Your task is to quote exactly the run of lines that starts at the line containing "# The arm runs" and ends at the line containing "imported = [obj", including both.

### DATA SHOWN
^^^^^^^^^^^^^^^^

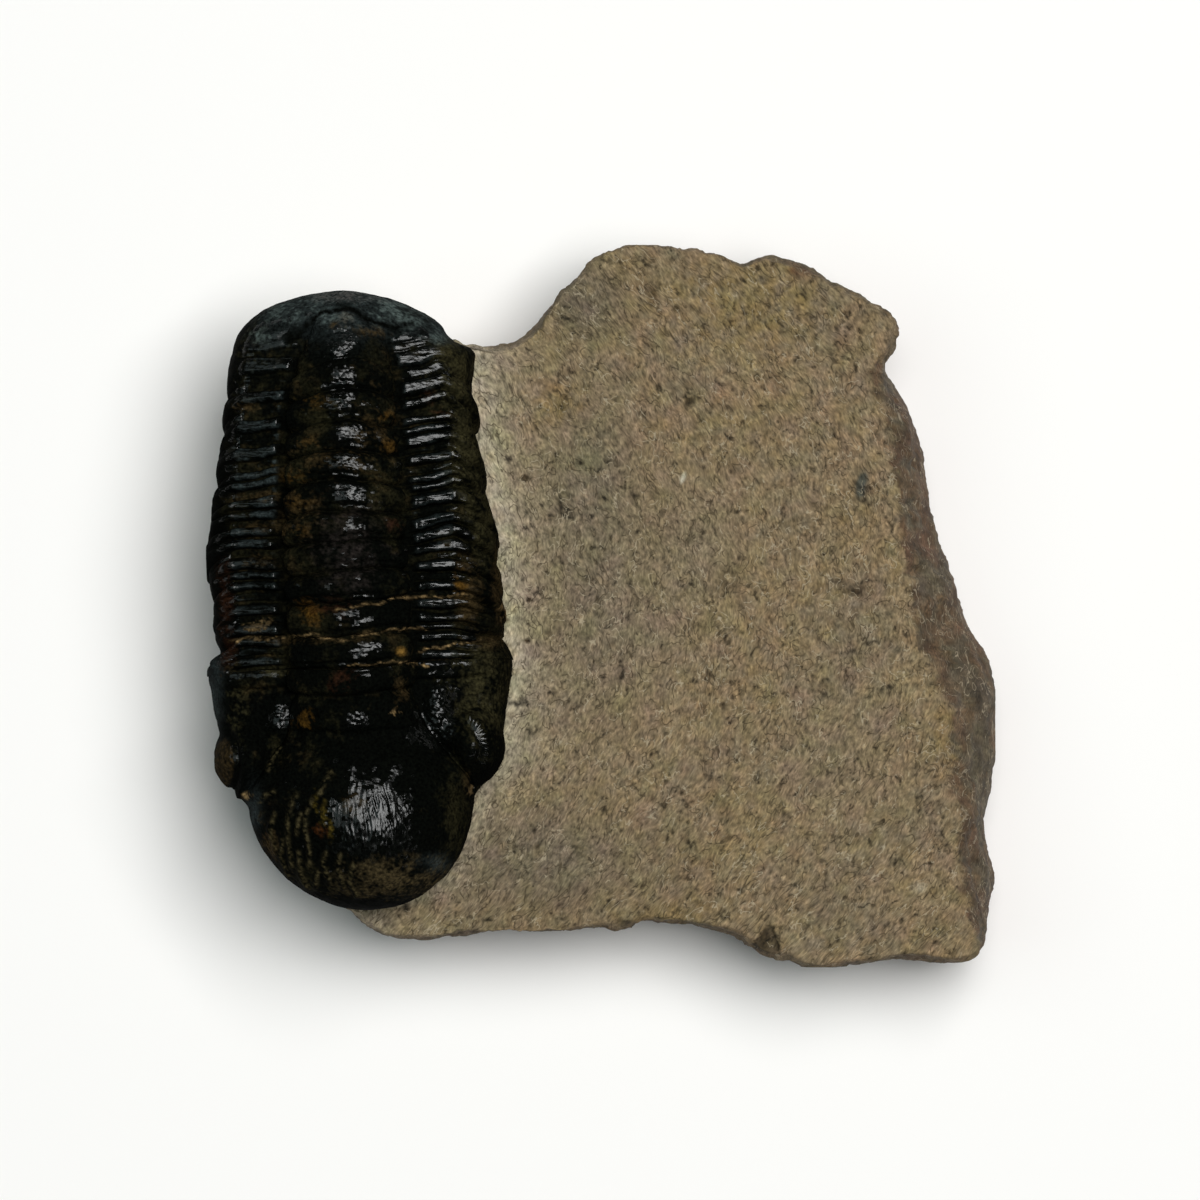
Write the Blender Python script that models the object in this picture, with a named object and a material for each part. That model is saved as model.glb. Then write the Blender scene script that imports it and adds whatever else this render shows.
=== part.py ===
"""A trilobite fossil lying along one edge of the piece of limestone that it was found in.

The view is from straight above, with the tail shield to the back (+Y) and the head to the front (-Y).
Plan shapes are outlines in PIXELS of a 1200 by 1200 view from above, x to the right and y to the front,
and one pixel is the trilobite's real length over its length in pixels. Heights are in metres.
The origin is under the middle of the whole piece, on the flat face that it rests on.
"""

import math

import bmesh
import bpy
import numpy as np
from mathutils import Vector, noise

MM = 0.001
TRILOBITE_LENGTH = 55.6 * MM
SLAB_THICKNESS = 16.0 * MM
SOCKET_GAP = 0.35 * MM  # between the trilobite and the socket that it sits in
SOCKET_DEPTH = 1.5 * MM
SOCKET_ROWS = 60
SOCKET_TAIL_INSET, SOCKET_HEAD_INSET = 8.0, 12.0  # in pixels, where the tips overhang the slab's top
UNDERSIDE = SOCKET_GAP - SOCKET_DEPTH  # the trilobite's underside, against the top of the slab
PAST_EDGE = 3.0 * MM  # how far the socket runs out past the trilobite's left side
ABOVE_TOP = 2.0 * MM  # how far the socket's cutter stands above the slab

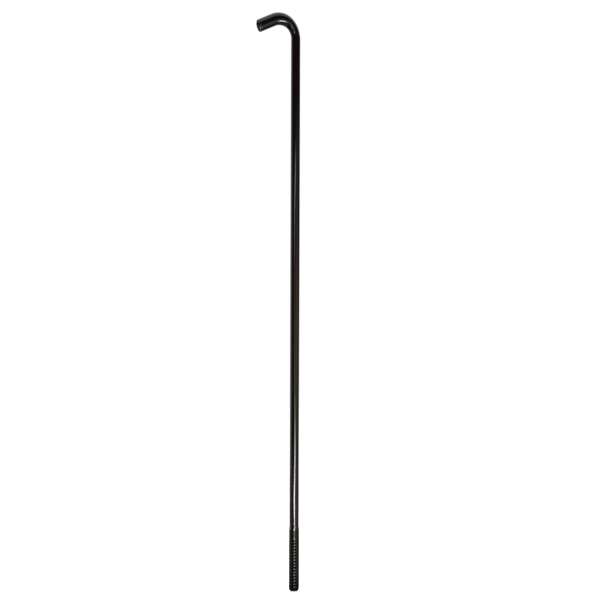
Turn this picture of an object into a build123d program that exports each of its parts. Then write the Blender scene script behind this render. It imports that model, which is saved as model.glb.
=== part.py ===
from build123d import *
from math import cos, pi, radians, sin
import os

# A one-piece steel ground stake: a round bar with a bent hook at the top and a thread at the foot.
# Millimetres. Z is up along the shank, the origin is the centre of the flat foot face,
# and the hook leans out towards -X, so XZ is the bar's mirror plane.

# Whole bar
overall_height = 406.4  # flat of the foot to the crown of the hook
shank_diameter = 6.5

# Hook: an elliptical bend whose section swells from the shank to the full hook bar
hook_diameter = 9.0
bend_reach = 12.6  # half axis of the bend's centre line along X
bend_rise = 14.0  # half axis of the bend's centre line along Z
bend_sweep = 110.2  # degrees of the ellipse from the shank over the crown to the arm
swell_power = 3.25  # how late in the bend the bar thickens
bend_sections = 13
arm_length = 11.75  # straight arm from the end of the bend to the middle of its cut end
cut_angle = 10.0  # degrees that the sheared end leans from square, its lower lip further out
tip_round = 0.4

# Foot: the blank of the rolled thread, which fades into the shank, and its blunt point
thread_diameter = 7.3  # over the crests
thread_length = 46.0  # foot face to the end of the run-out
runout_length = 2.6
point_taper_length = 1.2  # between the full thread and the rounded nose
nose_diameter = 6.95  # where the taper turns into the nose
nose_height = 1.9
foot_face_diameter = 4.3

shank_radius = shank_diameter / 2
hook_radius = hook_diameter / 2
thread_radius = thread_diameter / 2
bend_start = overall_height - hook_radius - bend_rise


def bend_section(turn):
    """Plane square to the bend's centre line, and the bar's radius there, at a turn in degrees."""
    t = radians(turn)
    middle = (bend_reach * (cos(t) - 1), 0, bend_start + bend_rise * sin(t))
    along = (-bend_reach * sin(t), 0, bend_rise * cos(t))
    swell = sin(min(t, pi / 2)) ** swell_power
    radius = shank_radius + (hook_radius - shank_radius) * swell
    return Plane(origin=middle, x_dir=(0, 1, 0), z_dir=along), radius


# The blank below the bend is one turned outline: taper, thread, run-out, shank, foot face and nose.
# The nose is an arc that leaves the taper smoothly and ends at the edge of the foot face.
taper_start = (nose_diameter / 2, nose_height)
with BuildPart() as lower_bar:
    with BuildSketch(Plane.XZ):
        with BuildLine():
            Polyline(
                taper_start,
                (thread_radius, taper_start[1] + point_taper_length),
                (thread_radius, thread_length - runout_length),
                (shank_radius, thread_length),
                (shank_radius, bend_start),
                (0, bend_start),
                (0, 0),
                (foot_face_diameter / 2, 0),
            )
            TangentArc(
                taper_start,
                (foot_face_diameter / 2, 0),
                tangent=(taper_start[0] - thread_radius, -point_taper_length),
            )
        make_face()
    revolve(axis=Axis.Z)

# The bend is lofted through round sections, each square to the elliptical centre line.
with BuildPart() as bend:
    for number in range(bend_sections):
        section_plane, section_radius = bend_section(bend_sweep * number / (bend_sections - 1))
        with BuildSketch(section_plane):
            Circle(section_radius)
    loft()

# The arm runs on straight from the last section and is sheared off at a slight angle.
# It is made one bar radius too long, so that the slanted cut takes its end off whole.
arm_plane, arm_radius = bend_section(bend_sweep)
cut_plane = Plane(
    origin=arm_plane.origin + arm_plane.z_dir * arm_length,
    x_dir=(0, 1, 0),
    z_dir=arm_plane.z_dir.rotate(Axis.Y, cut_angle),
)
with BuildPart() as arm:
    with BuildSketch(arm_plane):
        Circle(arm_radius)
    extrude(amount=arm_length + arm_radius)
    split(bisect_by=cut_plane, keep=Keep.BOTTOM)
    tip_face = arm.faces().filter_by(GeomType.PLANE).sort_by(Axis.X)[0]
    fillet(tip_face.edges(), radius=tip_round)

with BuildPart() as hook_rod:
    add(lower_bar.part)
    add(bend.part)
    add(arm.part)

os.makedirs("parts", exist_ok=True)
hook_rod.part.label = "hook_rod"
export_step(hook_rod.part, "parts/hook_rod.step")
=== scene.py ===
from math import atan2, cos, hypot, pi, radians, sin, tan

import bmesh
import bpy
import numpy as np
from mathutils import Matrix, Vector, noise


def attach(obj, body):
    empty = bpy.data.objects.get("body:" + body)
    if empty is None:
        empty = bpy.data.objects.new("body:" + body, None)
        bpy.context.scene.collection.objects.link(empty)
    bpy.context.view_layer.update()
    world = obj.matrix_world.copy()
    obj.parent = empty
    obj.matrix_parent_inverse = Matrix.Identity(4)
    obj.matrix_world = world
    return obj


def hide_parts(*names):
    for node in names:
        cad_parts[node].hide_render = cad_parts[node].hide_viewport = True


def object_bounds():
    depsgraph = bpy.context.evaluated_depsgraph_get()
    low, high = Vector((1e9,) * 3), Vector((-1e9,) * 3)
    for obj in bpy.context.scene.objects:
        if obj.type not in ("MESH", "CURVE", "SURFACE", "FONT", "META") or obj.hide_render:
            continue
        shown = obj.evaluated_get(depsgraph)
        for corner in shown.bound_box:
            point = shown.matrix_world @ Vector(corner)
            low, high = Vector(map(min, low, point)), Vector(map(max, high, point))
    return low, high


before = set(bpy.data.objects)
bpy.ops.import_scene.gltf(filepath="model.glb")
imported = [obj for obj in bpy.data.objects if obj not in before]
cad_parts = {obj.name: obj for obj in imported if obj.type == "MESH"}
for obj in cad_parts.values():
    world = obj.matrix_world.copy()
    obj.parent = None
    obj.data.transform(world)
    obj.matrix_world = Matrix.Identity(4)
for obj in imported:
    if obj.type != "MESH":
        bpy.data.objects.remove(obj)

cad_low, cad_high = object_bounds()

# ---------------------------------------------------------------------------------------------
# The bar. One length of round steel: the mill draws it straight, rolls a coarse thread into its
# foot and shears it off, a press bends its head round a former, and a dip coats it black.
# It is made here in the same order, as a straight blank that is threaded, bent and coated.
# ---------------------------------------------------------------------------------------------
mm = 0.001
bar_height = cad_high.z - cad_low.z
hook_radius = (cad_high.y - cad_low.y) / 2
thread_radius = cad_high.x
shank_radius = 3.25 * mm

# The foot, from its flat face up to where the run-out has faded into the shank.
foot_face_radius = 2.15 * mm
nose_radius = 3.475 * mm
nose_height = 1.9 * mm
full_radius_height = 3.1 * mm
full_thread_height = 35.4 * mm
thread_end_height = 38.2 * mm
collar_radius = 3.53 * mm
runout_start = 42.7 * mm
runout_end = 48.2 * mm

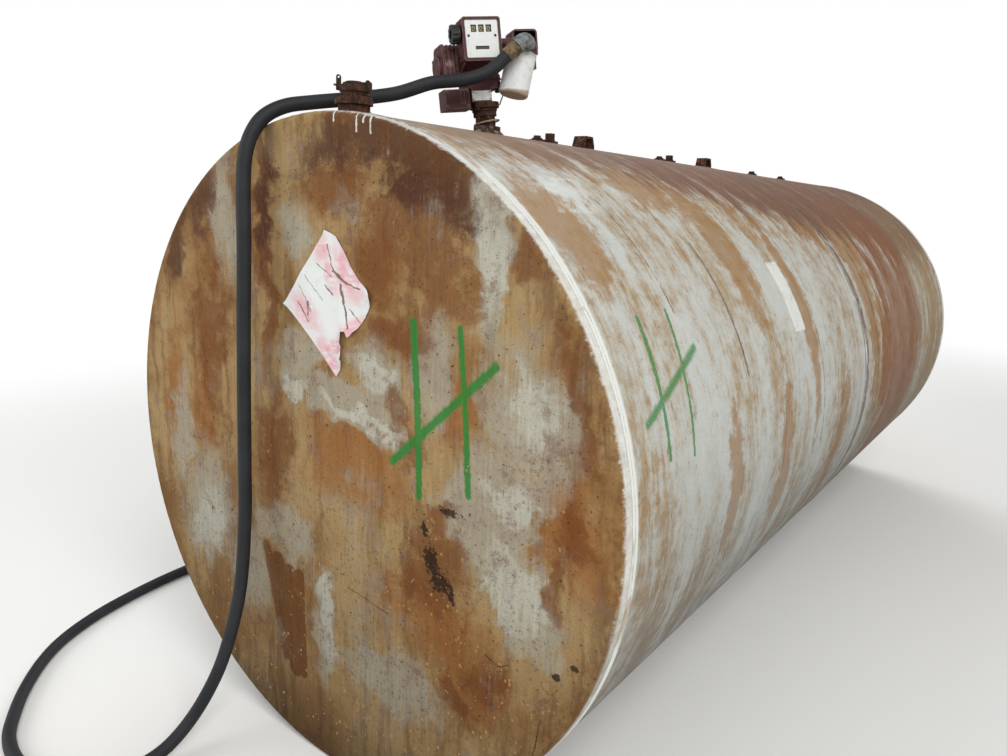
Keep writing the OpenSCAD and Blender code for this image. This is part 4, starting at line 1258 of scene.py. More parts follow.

^^^^^^^^^^^^^^^^

### FULL OUTPUT
# The arm runs on straight from the last section and is sheared off at a slight angle.
# It is made one bar radius too long, so that the slanted cut takes its end off whole.
arm_plane, arm_radius = bend_section(bend_sweep)
cut_plane = Plane(
    origin=arm_plane.origin + arm_plane.z_dir * arm_length,
    x_dir=(0, 1, 0),
    z_dir=arm_plane.z_dir.rotate(Axis.Y, cut_angle),
)
with BuildPart() as arm:
    with BuildSketch(arm_plane):
        Circle(arm_radius)
    extrude(amount=arm_length + arm_radius)
    split(bisect_by=cut_plane, keep=Keep.BOTTOM)
    tip_face = arm.faces().filter_by(GeomType.PLANE).sort_by(Axis.X)[0]
    fillet(tip_face.edges(), radius=tip_round)

with BuildPart() as hook_rod:
    add(lower_bar.part)
    add(bend.part)
    add(arm.part)

os.makedirs("parts", exist_ok=True)
hook_rod.part.label = "hook_rod"
export_step(hook_rod.part, "parts/hook_rod.step")
=== scene.py ===
from math import atan2, cos, hypot, pi, radians, sin, tan

import bmesh
import bpy
import numpy as np
from mathutils import Matrix, Vector, noise


def attach(obj, body):
    empty = bpy.data.objects.get("body:" + body)
    if empty is None:
        empty = bpy.data.objects.new("body:" + body, None)
        bpy.context.scene.collection.objects.link(empty)
    bpy.context.view_layer.update()
    world = obj.matrix_world.copy()
    obj.parent = empty
    obj.matrix_parent_inverse = Matrix.Identity(4)
    obj.matrix_world = world
    return obj


def hide_parts(*names):
    for node in names:
        cad_parts[node].hide_render = cad_parts[node].hide_viewport = True


def object_bounds():
    depsgraph = bpy.context.evaluated_depsgraph_get()
    low, high = Vector((1e9,) * 3), Vector((-1e9,) * 3)
    for obj in bpy.context.scene.objects:
        if obj.type not in ("MESH", "CURVE", "SURFACE", "FONT", "META") or obj.hide_render:
            continue
        shown = obj.evaluated_get(depsgraph)
        for corner in shown.bound_box:
            point = shown.matrix_world @ Vector(corner)
            low, high = Vector(map(min, low, point)), Vector(map(max, high, point))
    return low, high


before = set(bpy.data.objects)
bpy.ops.import_scene.gltf(filepath="model.glb")
imported = [obj for obj in bpy.data.objects if obj not in before]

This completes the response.